# [What to do]
Provide an exact reproduction of every entry.

# [Working data]
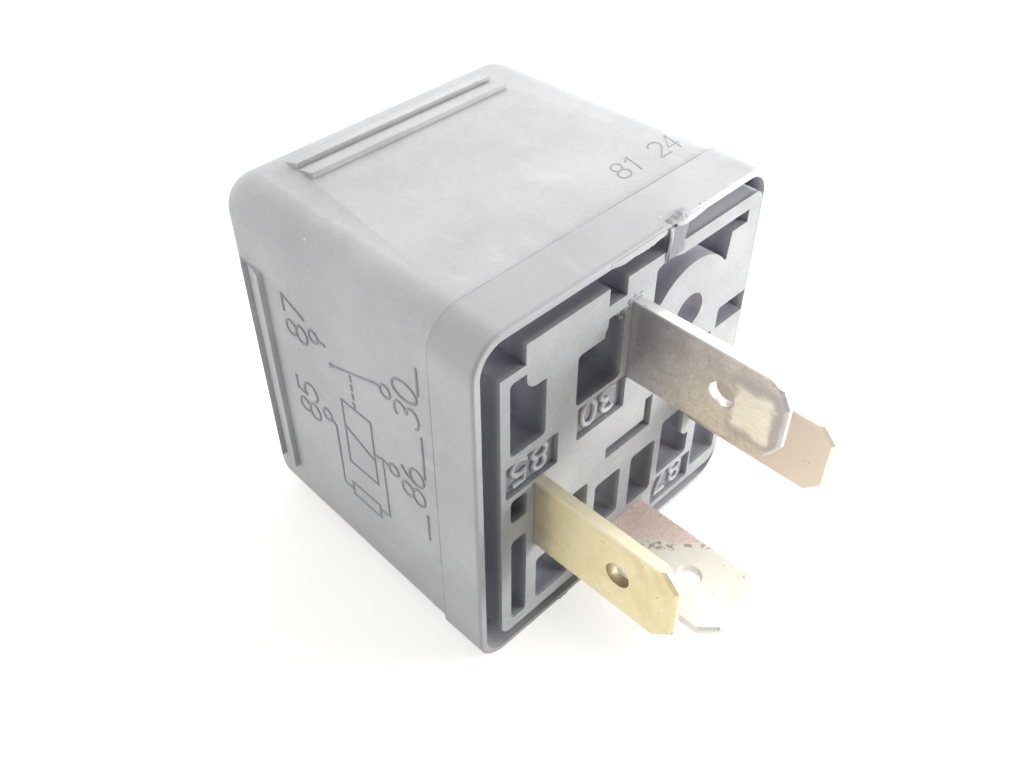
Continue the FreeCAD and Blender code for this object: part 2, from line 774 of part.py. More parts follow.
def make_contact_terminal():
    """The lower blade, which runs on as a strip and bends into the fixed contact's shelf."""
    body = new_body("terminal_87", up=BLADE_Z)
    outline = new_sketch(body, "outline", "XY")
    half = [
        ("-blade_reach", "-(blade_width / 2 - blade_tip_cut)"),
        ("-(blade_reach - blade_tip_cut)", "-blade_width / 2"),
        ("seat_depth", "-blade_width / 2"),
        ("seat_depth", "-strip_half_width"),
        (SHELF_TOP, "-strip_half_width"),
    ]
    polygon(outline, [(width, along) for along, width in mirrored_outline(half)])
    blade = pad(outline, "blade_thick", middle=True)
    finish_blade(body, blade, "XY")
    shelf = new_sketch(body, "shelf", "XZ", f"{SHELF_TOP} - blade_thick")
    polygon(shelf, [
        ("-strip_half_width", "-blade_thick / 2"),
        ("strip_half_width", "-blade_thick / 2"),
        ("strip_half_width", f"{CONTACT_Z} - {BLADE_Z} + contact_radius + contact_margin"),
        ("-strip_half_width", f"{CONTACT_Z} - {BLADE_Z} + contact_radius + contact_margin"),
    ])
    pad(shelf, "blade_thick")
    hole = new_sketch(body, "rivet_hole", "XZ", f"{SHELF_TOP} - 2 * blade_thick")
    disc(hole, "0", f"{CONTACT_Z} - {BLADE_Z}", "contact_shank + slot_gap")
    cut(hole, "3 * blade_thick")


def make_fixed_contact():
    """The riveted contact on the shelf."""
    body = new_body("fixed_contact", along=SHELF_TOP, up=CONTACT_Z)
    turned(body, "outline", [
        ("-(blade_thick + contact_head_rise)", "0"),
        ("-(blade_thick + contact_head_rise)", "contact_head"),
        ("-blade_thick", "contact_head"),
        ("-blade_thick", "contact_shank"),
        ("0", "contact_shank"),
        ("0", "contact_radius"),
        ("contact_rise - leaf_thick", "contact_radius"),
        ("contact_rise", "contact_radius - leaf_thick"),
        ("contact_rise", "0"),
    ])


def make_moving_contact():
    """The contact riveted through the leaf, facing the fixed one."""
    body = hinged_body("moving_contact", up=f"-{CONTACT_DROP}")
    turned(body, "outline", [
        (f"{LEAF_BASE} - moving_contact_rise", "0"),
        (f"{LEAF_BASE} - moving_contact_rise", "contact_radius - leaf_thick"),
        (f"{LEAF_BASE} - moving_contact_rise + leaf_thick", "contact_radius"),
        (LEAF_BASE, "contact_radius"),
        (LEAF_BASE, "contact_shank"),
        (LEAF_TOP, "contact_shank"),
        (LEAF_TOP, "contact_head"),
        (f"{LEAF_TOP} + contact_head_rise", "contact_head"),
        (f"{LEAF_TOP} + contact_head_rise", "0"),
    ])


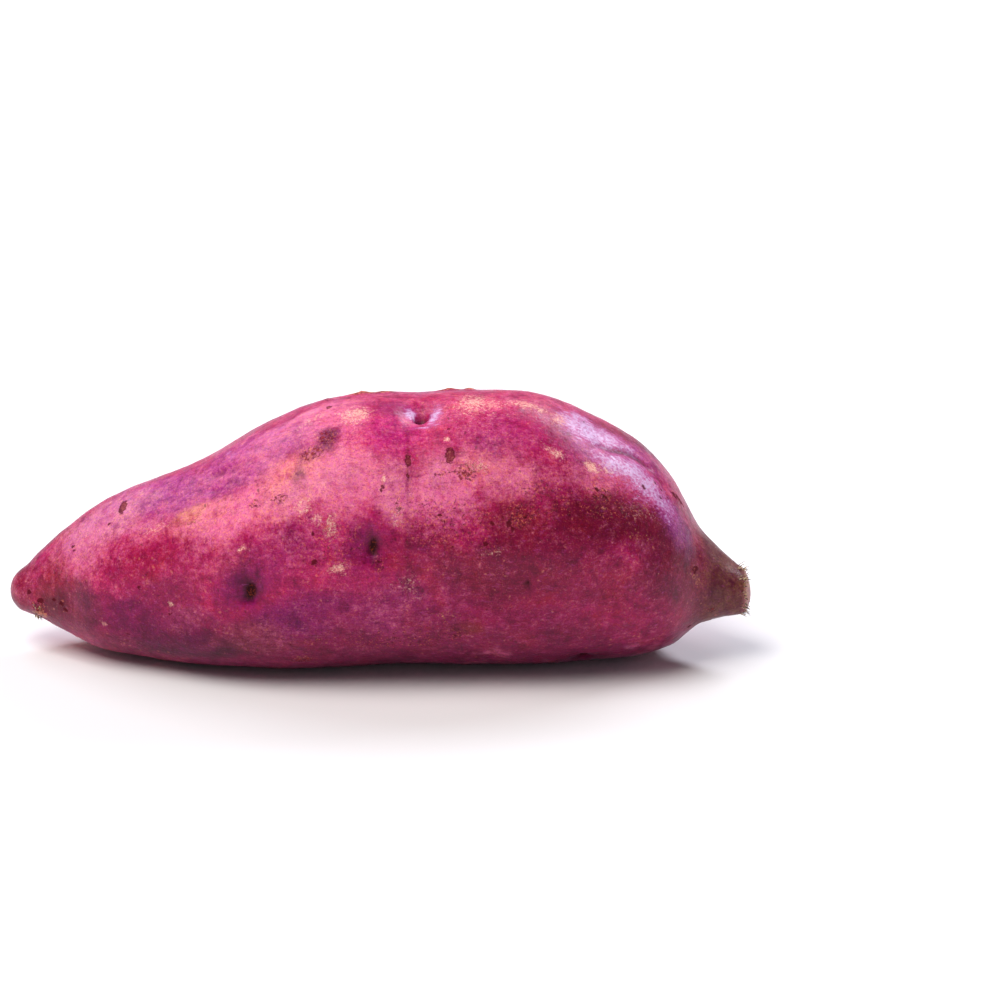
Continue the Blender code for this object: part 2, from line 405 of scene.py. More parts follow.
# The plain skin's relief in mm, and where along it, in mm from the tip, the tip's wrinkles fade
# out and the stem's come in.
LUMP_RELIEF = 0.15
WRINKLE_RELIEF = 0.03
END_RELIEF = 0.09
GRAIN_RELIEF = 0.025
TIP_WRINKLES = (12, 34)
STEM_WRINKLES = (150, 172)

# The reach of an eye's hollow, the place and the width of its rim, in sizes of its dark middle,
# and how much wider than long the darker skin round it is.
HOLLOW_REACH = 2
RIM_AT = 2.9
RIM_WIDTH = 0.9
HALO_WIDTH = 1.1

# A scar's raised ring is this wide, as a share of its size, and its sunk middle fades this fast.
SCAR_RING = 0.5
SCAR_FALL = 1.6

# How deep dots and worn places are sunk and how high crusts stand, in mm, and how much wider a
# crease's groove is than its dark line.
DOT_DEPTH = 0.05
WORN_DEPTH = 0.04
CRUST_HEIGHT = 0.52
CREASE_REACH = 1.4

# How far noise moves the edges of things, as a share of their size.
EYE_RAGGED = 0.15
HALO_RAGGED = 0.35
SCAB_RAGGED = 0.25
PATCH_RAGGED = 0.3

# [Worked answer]
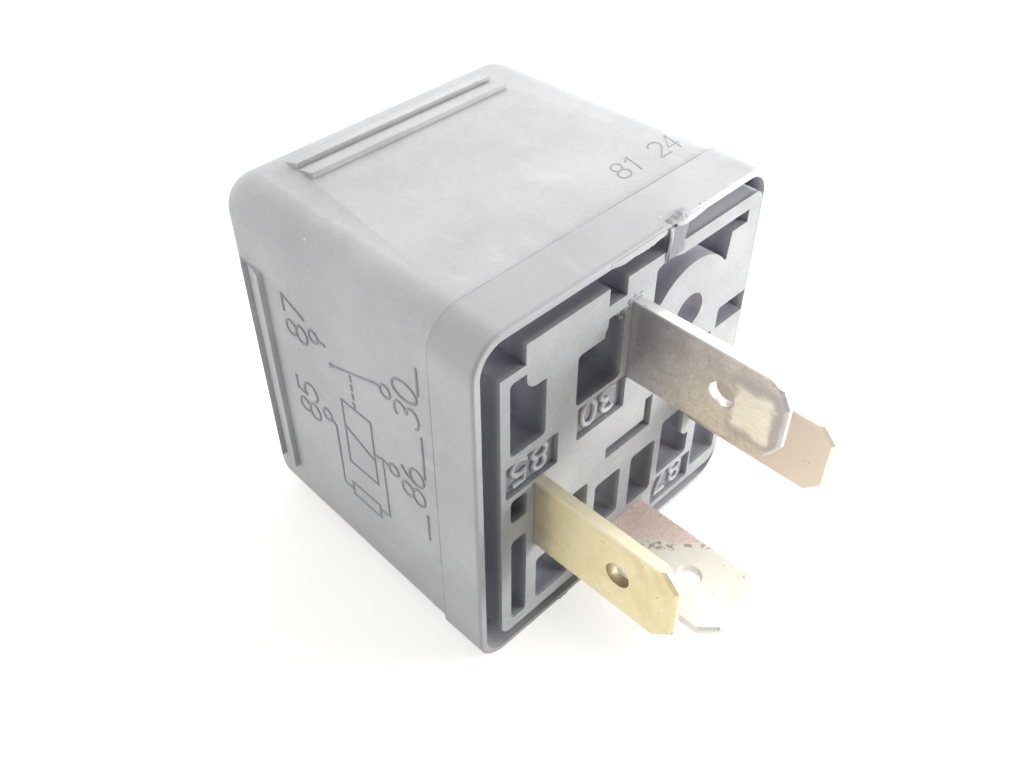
Continue the FreeCAD and Blender code for this object: part 2, from line 774 of part.py. More parts follow.
def make_contact_terminal():
    """The lower blade, which runs on as a strip and bends into the fixed contact's shelf."""
    body = new_body("terminal_87", up=BLADE_Z)
    outline = new_sketch(body, "outline", "XY")
    half = [
        ("-blade_reach", "-(blade_width / 2 - blade_tip_cut)"),
        ("-(blade_reach - blade_tip_cut)", "-blade_width / 2"),
        ("seat_depth", "-blade_width / 2"),
        ("seat_depth", "-strip_half_width"),
        (SHELF_TOP, "-strip_half_width"),
    ]
    polygon(outline, [(width, along) for along, width in mirrored_outline(half)])
    blade = pad(outline, "blade_thick", middle=True)
    finish_blade(body, blade, "XY")
    shelf = new_sketch(body, "shelf", "XZ", f"{SHELF_TOP} - blade_thick")
    polygon(shelf, [
        ("-strip_half_width", "-blade_thick / 2"),
        ("strip_half_width", "-blade_thick / 2"),
        ("strip_half_width", f"{CONTACT_Z} - {BLADE_Z} + contact_radius + contact_margin"),
        ("-strip_half_width", f"{CONTACT_Z} - {BLADE_Z} + contact_radius + contact_margin"),
    ])
    pad(shelf, "blade_thick")
    hole = new_sketch(body, "rivet_hole", "XZ", f"{SHELF_TOP} - 2 * blade_thick")
    disc(hole, "0", f"{CONTACT_Z} - {BLADE_Z}", "contact_shank + slot_gap")
    cut(hole, "3 * blade_thick")


def make_fixed_contact():
    """The riveted contact on the shelf."""
    body = new_body("fixed_contact", along=SHELF_TOP, up=CONTACT_Z)
    turned(body, "outline", [
        ("-(blade_thick + contact_head_rise)", "0"),
        ("-(blade_thick + contact_head_rise)", "contact_head"),
        ("-blade_thick", "contact_head"),
        ("-blade_thick", "contact_shank"),
        ("0", "contact_shank"),
        ("0", "contact_radius"),
        ("contact_rise - leaf_thick", "contact_radius"),
        ("contact_rise", "contact_radius - leaf_thick"),
        ("contact_rise", "0"),
    ])


def make_moving_contact():
    """The contact riveted through the leaf, facing the fixed one."""
    body = hinged_body("moving_contact", up=f"-{CONTACT_DROP}")
    turned(body, "outline", [
        (f"{LEAF_BASE} - moving_contact_rise", "0"),
        (f"{LEAF_BASE} - moving_contact_rise", "contact_radius - leaf_thick"),
        (f"{LEAF_BASE} - moving_contact_rise + leaf_thick", "contact_radius"),
        (LEAF_BASE, "contact_radius"),
        (LEAF_BASE, "contact_shank"),
        (LEAF_TOP, "contact_shank"),
        (LEAF_TOP, "contact_head"),
        (f"{LEAF_TOP} + contact_head_rise", "contact_head"),
        (f"{LEAF_TOP} + contact_head_rise", "0"),
    ])


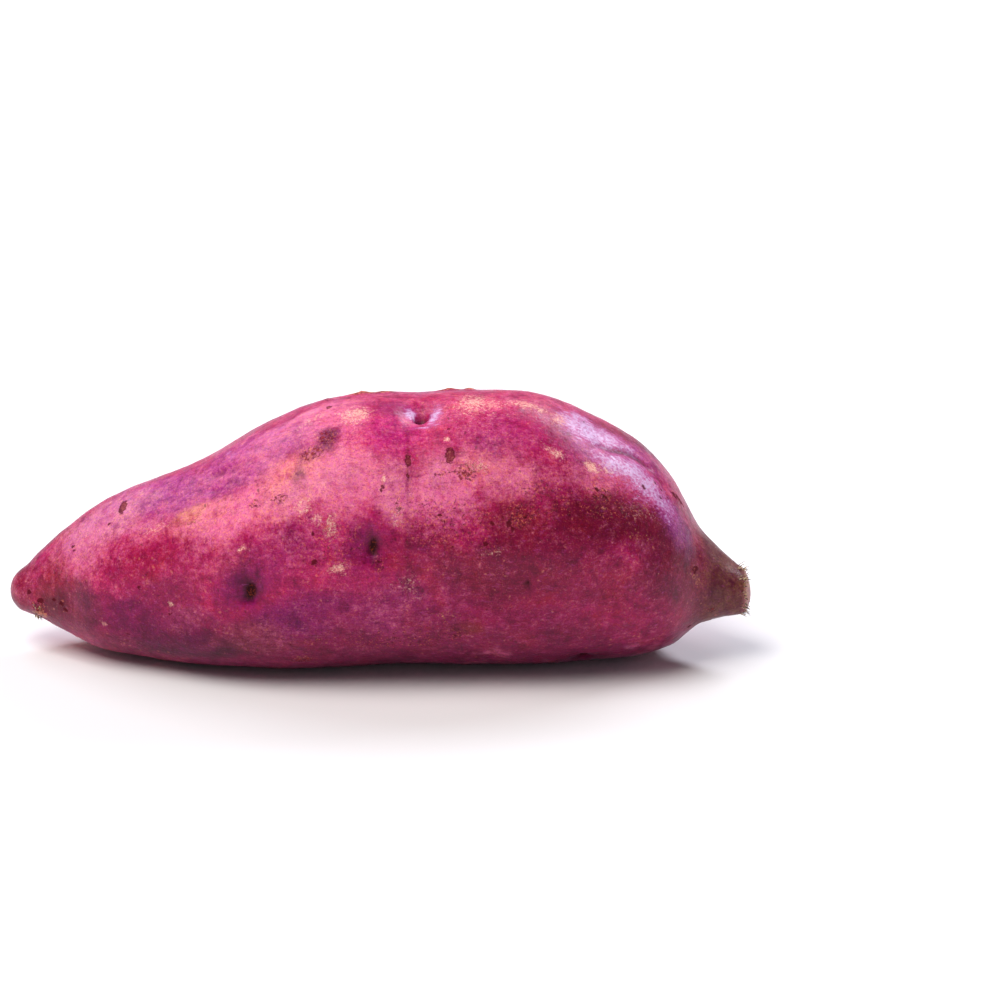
Continue the Blender code for this object: part 2, from line 405 of scene.py. More parts follow.
# The plain skin's relief in mm, and where along it, in mm from the tip, the tip's wrinkles fade
# out and the stem's come in.
LUMP_RELIEF = 0.15
WRINKLE_RELIEF = 0.03
END_RELIEF = 0.09
GRAIN_RELIEF = 0.025
TIP_WRINKLES = (12, 34)
STEM_WRINKLES = (150, 172)

# The reach of an eye's hollow, the place and the width of its rim, in sizes of its dark middle,
# and how much wider than long the darker skin round it is.
HOLLOW_REACH = 2
RIM_AT = 2.9
RIM_WIDTH = 0.9
HALO_WIDTH = 1.1

# A scar's raised ring is this wide, as a share of its size, and its sunk middle fades this fast.
SCAR_RING = 0.5
SCAR_FALL = 1.6

# How deep dots and worn places are sunk and how high crusts stand, in mm, and how much wider a
# crease's groove is than its dark line.
DOT_DEPTH = 0.05
WORN_DEPTH = 0.04
CRUST_HEIGHT = 0.52
CREASE_REACH = 1.4

# How far noise moves the edges of things, as a share of their size.
EYE_RAGGED = 0.15
HALO_RAGGED = 0.35
SCAB_RAGGED = 0.25
PATCH_RAGGED = 0.3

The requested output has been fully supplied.